A landlord has been fined £12,000 for renting out a flat without a so-called selective licence after being taken to court by a council which has itself been branded as "toxic".
Back in 2011 Thanet district council in Kent designated areas of Cliftonville and Margate as a selective licensing area, within which most privately rented properties must be licensed. The measure was introduced to tackle alleged anti-social behaviour.
Sean Powell from Bayswater in London failed to make an application to the council despite renting out an apartment in Cliftonville. Powell pleaded guilty to the offence at Canterbury magistrates court and was fined £12,000. He also had to pay a victim surcharge and a contribution of £120 towards the council’s prosecution costs.
"Many privately-rented properties in Cliftonville are linked to bad management and anti-social behaviour. This is why we introduced selective licensing, as it helps us to ensure that tenants are kept safe and neighbourhoods are not blighted by problem properties,” says David Green, the councillor with cabinet responsibility for housing.

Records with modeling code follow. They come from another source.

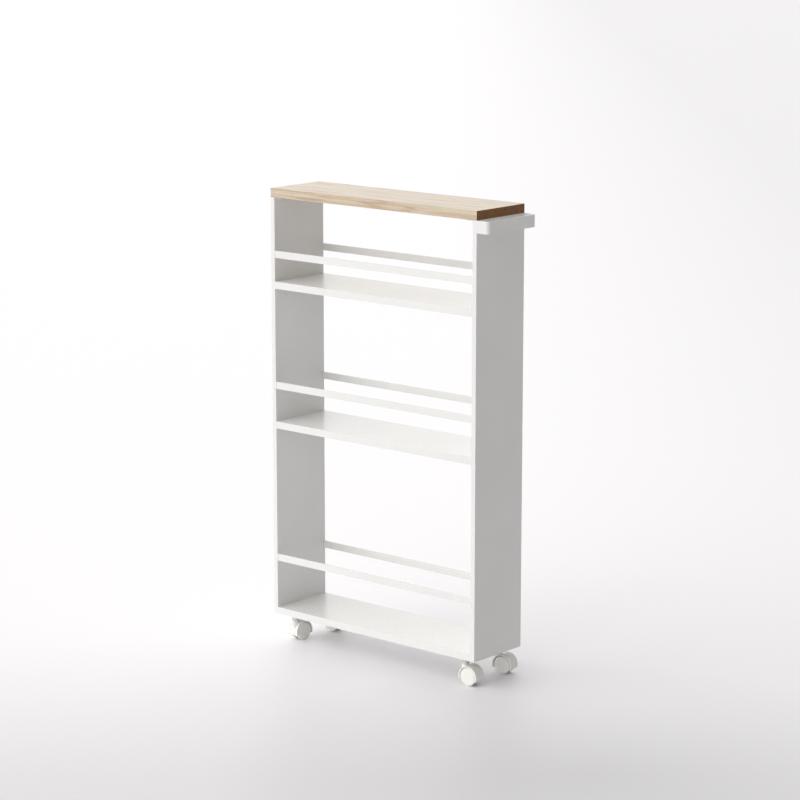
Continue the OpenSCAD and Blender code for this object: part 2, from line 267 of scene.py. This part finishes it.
def make_floor():
    radius, sides, below_wheels = 45.0, 96, 0.2 * MM
    mesh = bpy.data.meshes.new("floor")
    form = bmesh.new()
    bmesh.ops.create_circle(form, cap_ends=True, segments=sides, radius=radius)
    form.to_mesh(mesh)
    form.free()
    mesh.materials.append(floor_sheet())
    floor = bpy.data.objects.new("floor", mesh)
    floor.location.z = -below_wheels
    bpy.context.scene.collection.objects.link(floor)


def make_light():
    """A very large soft studio: an even light, a broad glow from the front left, and a bright
    wall at the back left. The higher a glow's focus, the narrower it is."""
    even_light = 0.29
    front = {"towards": (-0.33, -0.88, 0.33), "power": 2.40, "focus": 3.0}
    back = {"towards": (-0.70, 0.68, 0.21), "power": 1.31, "focus": 1.5}
    world = bpy.data.worlds.new("studio")
    w = Tree(world)
    where = w.add("ShaderNodeTexCoord").outputs["Generated"]
    level = even_light
    for glow in (front, back):
        facing = w.measure("DOT_PRODUCT", where, Vector(glow["towards"]).normalized())
        reach = w.math("POWER", w.math("MAXIMUM", facing, 0.0), glow["focus"])
        level = w.math("MULTIPLY_ADD", reach, glow["power"], level)
    sky = w.tree.nodes["Background"]
    w.plug(level, sky.inputs["Strength"])
    w.plug((1.0, 0.995, 0.985, 1), sky.inputs["Color"])
    bpy.context.scene.world = world


def make_camera():
    """From the front right and a little above, with a long lens."""
    azimuth, elevation, distance = math.radians(40.75), math.radians(11.63), 4.4705
    from_centre = Vector((-0.0071, 0.0072, 0.0488))
    aim = (cad_low + cad_high) / 2 + from_centre
    across = math.cos(elevation)
    back = Vector((math.sin(azimuth) * across, -math.cos(azimuth) * across, math.sin(elevation)))
    data = bpy.data.cameras.new("camera")
    data.sensor_width = 36.0
    data.lens = 122.2
    data.clip_start = 0.1
    data.clip_end = 120.0
    camera = bpy.data.objects.new("camera", data)
    camera.location = aim + back * distance
    camera.rotation_euler = (-back).to_track_quat("-Z", "Y").to_euler()
    bpy.context.scene.collection.objects.link(camera)
    bpy.context.scene.camera = camera


make_floor()
make_light()
make_camera()
bpy.context.scene.view_settings.view_transform = "Standard"
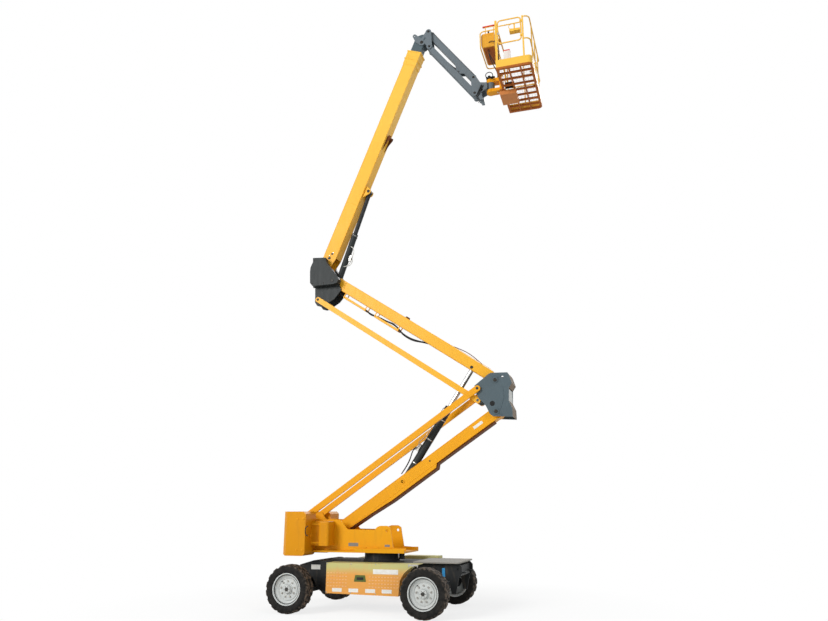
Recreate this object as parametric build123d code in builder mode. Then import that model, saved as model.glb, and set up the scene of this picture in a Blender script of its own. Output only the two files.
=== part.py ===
"""Articulating boom lift: chassis, slewing turntable, two-arm tower, telescopic boom, jib and platform.

Millimetres, +Z up, +X towards the platform, origin on the ground under the slew axis.
The arms stand part raised; every joint is at zero in this pose.
"""
from build123d import *
import math
import os

os.makedirs("parts", exist_ok=True)

# ---------------------------------------------------------------- driving dimensions
overall_width = 2490
tyre_radius = 416
tyre_width = 305
rear_axle_x = -1365
front_axle_x = 1175
rim_radius = 272
kingpin_y = 1000
deck_height = 860
frame_bottom = 345
panel_outer_y = 930
frame_half_width = 600

ring_radius = 330
turntable_floor = 1010

arm_length = 4155
arm_angle = 34.1
arm_half_width = 125
arm_wall = 12
tower_foot = (-1100, 1240)
knuckle_height = 600
lower_link_offset = (-340, 446)
upper_link_offset = (-355, -370)
link_height = 114

boom_angle = 68.1
boom_pivot_offset = (-317, 481)
boom_drop = 110
boom_height = 310
boom_half_width = 130
boom_length = 5300
inner_height = 250
inner_half_width = 100
inner_tail = 400

jib_angle = -54.24
jib_length = 1762
jib_head_pin = (5664, -186)
jib_arm_pin = (160, 255)
jib_link_offset = (20, -400)
jib_lug = (1344, -135)

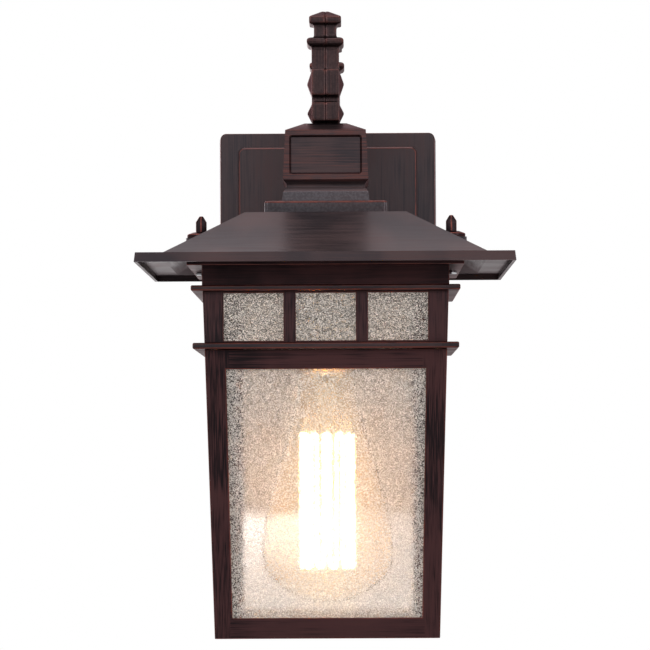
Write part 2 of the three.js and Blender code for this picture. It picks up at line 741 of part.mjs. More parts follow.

Ironically, the council itself is in hot water for what observers may regard as anti-social behaviour of its own.
Last year the standards committee of the council claimed there were "disrespectful comments" and "personal threats" made at public meetings and said the council appeared "dysfunctional".
This week the Local Government Association, a cross-party umbrella body supporting councils in England, issued a separate report about Thanet. It said: "You have not addressed some behaviours we described as 'toxic'. We found examples of antagonism, hostility, homophobia and discourtesy in the way that some councillors behave.”